STATED TASK:
Print the entire listing. Each line must match the original exactly.

DATA FOR THE TASK:
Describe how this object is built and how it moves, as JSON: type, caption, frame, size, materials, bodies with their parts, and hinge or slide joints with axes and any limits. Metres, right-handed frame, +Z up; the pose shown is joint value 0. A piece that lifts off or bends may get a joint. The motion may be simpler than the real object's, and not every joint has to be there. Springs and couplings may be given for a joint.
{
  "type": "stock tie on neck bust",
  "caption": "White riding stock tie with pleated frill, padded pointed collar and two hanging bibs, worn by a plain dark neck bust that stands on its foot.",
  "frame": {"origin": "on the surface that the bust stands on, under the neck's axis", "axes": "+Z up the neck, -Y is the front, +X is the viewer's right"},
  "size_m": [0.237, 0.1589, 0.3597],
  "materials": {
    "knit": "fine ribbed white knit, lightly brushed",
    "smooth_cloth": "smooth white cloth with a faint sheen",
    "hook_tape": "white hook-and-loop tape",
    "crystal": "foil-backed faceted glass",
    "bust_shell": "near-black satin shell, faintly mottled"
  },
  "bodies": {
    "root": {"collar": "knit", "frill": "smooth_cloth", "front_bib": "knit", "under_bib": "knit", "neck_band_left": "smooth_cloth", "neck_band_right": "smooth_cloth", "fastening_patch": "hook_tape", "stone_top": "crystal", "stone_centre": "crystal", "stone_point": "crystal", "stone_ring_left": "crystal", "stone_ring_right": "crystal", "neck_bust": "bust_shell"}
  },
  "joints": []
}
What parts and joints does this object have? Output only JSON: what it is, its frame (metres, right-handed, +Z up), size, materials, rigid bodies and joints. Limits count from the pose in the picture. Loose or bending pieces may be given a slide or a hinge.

FULL SOLUTION:
Describe how this object is built and how it moves, as JSON: type, caption, frame, size, materials, bodies with their parts, and hinge or slide joints with axes and any limits. Metres, right-handed frame, +Z up; the pose shown is joint value 0. A piece that lifts off or bends may get a joint. The motion may be simpler than the real object's, and not every joint has to be there. Springs and couplings may be given for a joint.
{
  "type": "stock tie on neck bust",
  "caption": "White riding stock tie with pleated frill, padded pointed collar and two hanging bibs, worn by a plain dark neck bust that stands on its foot.",
  "frame": {"origin": "on the surface that the bust stands on, under the neck's axis", "axes": "+Z up the neck, -Y is the front, +X is the viewer's right"},
  "size_m": [0.237, 0.1589, 0.3597],
  "materials": {
    "knit": "fine ribbed white knit, lightly brushed",
    "smooth_cloth": "smooth white cloth with a faint sheen",
    "hook_tape": "white hook-and-loop tape",
    "crystal": "foil-backed faceted glass",
    "bust_shell": "near-black satin shell, faintly mottled"
  },
  "bodies": {
    "root": {"collar": "knit", "frill": "smooth_cloth", "front_bib": "knit", "under_bib": "knit", "neck_band_left": "smooth_cloth", "neck_band_right": "smooth_cloth", "fastening_patch": "hook_tape", "stone_top": "crystal", "stone_centre": "crystal", "stone_point": "crystal", "stone_ring_left": "crystal", "stone_ring_right": "crystal", "neck_bust": "bust_shell"}
  },
  "joints": []
}
What parts and joints does this object have? Output only JSON: what it is, its frame (metres, right-handed, +Z up), size, materials, rigid bodies and joints. Limits count from the pose in the picture. Loose or bending pieces may be given a slide or a hinge.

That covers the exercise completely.